Automated Lexical Data Conversion Framework for Multilingual Digital Repositories

Media

Education

Technology

Challenges in Manual and Fragmented Lexical Data Processing

The client faces significant challenges due to disparate, manual, and incompatible workflows for processing lexical data from various sources and formats. This results in slow processing times (ranging from 3 weeks to 3 months per dataset), high operational costs, data loss of up to 20%, and a high error rate, hindering the rapid development of high-quality multilingual language datasets for research and technological innovation.

About the Client

A large media and language technology organization aiming to build a comprehensive digital language repository for research, NLP, and machine translation applications.

Goals for Developing an Automated and Unified Lexical Data Processing System

Reduce lexical data conversion time by at least 10 times to accelerate project delivery.
Create a flexible, scalable data pipeline capable of handling diverse source formats (structured, unstructured, semi-structured) and multiple languages.
Achieve a 99% accuracy rate in processed data to ensure high-quality lexical datasets.
Enable small teams to manage end-to-end data processing workflows independently of language or dataset size.
Improve data integrity by minimizing data loss and errors during processing.
Support various target formats and specialized outputs, including XML and graph database formats, tailored to client needs.
Implement modern big data processing technologies and automation best practices to sustain ongoing growth.

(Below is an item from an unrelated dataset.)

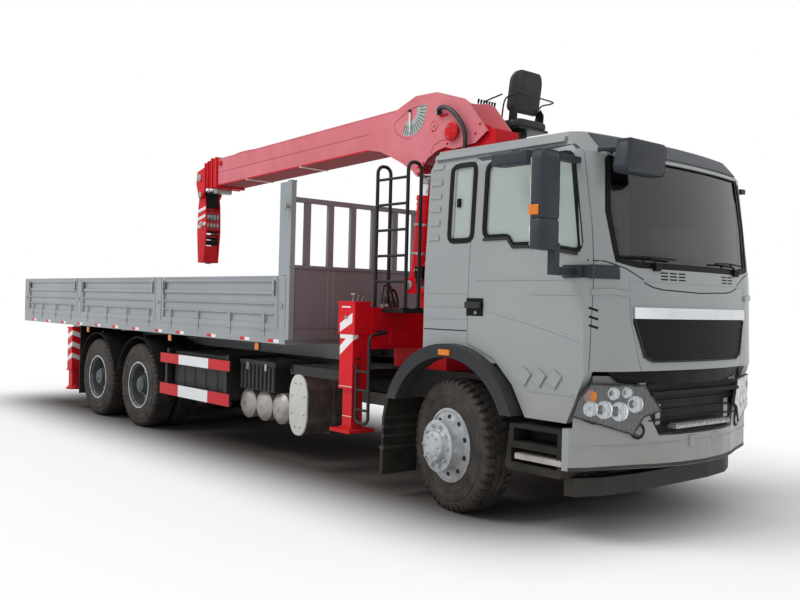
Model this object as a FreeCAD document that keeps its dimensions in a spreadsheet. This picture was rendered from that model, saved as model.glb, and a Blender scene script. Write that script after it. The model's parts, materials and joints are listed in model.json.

Core Functionalities for the Lexical Data Conversion System

A customizable data pipeline that supports various source formats such as XML, PDF, and semi-structured data requiring parsing.
Automated lexical analysis tools capable of handling different language data inputs with minimal manual intervention.
A flexible data transformation engine to convert source data into standardized, high-quality lexical datasets.
Quality assurance modules incorporating validation rules and automated testing to ensure data integrity.
Support for multiple target formats, including XML, Neo4j graph databases, and custom schemas, depending on project requirements.
An administrative interface to configure, monitor, and control the conversion workflows.
Automated reporting and logging for process transparency and debugging.

Preferred Technologies and Architecture for Implementation

.NET, Python, C, ANTLR, Visual Studio for software development

Modern CI/CD pipelines for deployment and updates

Big data processing frameworks (e.g., Apache Spark, Hadoop)

Database technologies such as Neo4j for graph data

Automated testing frameworks for QA

External Systems and Data Sources Integration Needs

Various lexical data sources in formats like XML, PDF, and unstructured text
Third-party data validation and quality assurance tools
Target systems including XML-based repositories and graph databases
Version control and continuous integration systems

Key Non-Functional System Requirements

Scalability to process hundreds of dictionaries across dozens of languages efficiently
Processing speed improved at least tenfold compared to manual workflows
System reliability with a 99% accuracy in output datasets
Security measures to protect sensitive language data
Ease of configuration and maintenance for diverse dataset types
High availability and fault tolerance for continuous operation

Projected Business Impact and Benefits of the Lexical Data Automation System

The implementation of this automated, flexible lexical data processing system is expected to reduce data conversion times significantly, enabling the client to rapidly produce high-quality language datasets. Achieving 99% data accuracy will enhance the reliability of datasets used in NLP, machine translation, and research applications. The improved efficiency and scalability will support ongoing growth, facilitate deployment of multilingual technologies, and provide a competitive advantage by enabling rapid customization for diverse client needs, ultimately accelerating the development of innovative language-based products worldwide.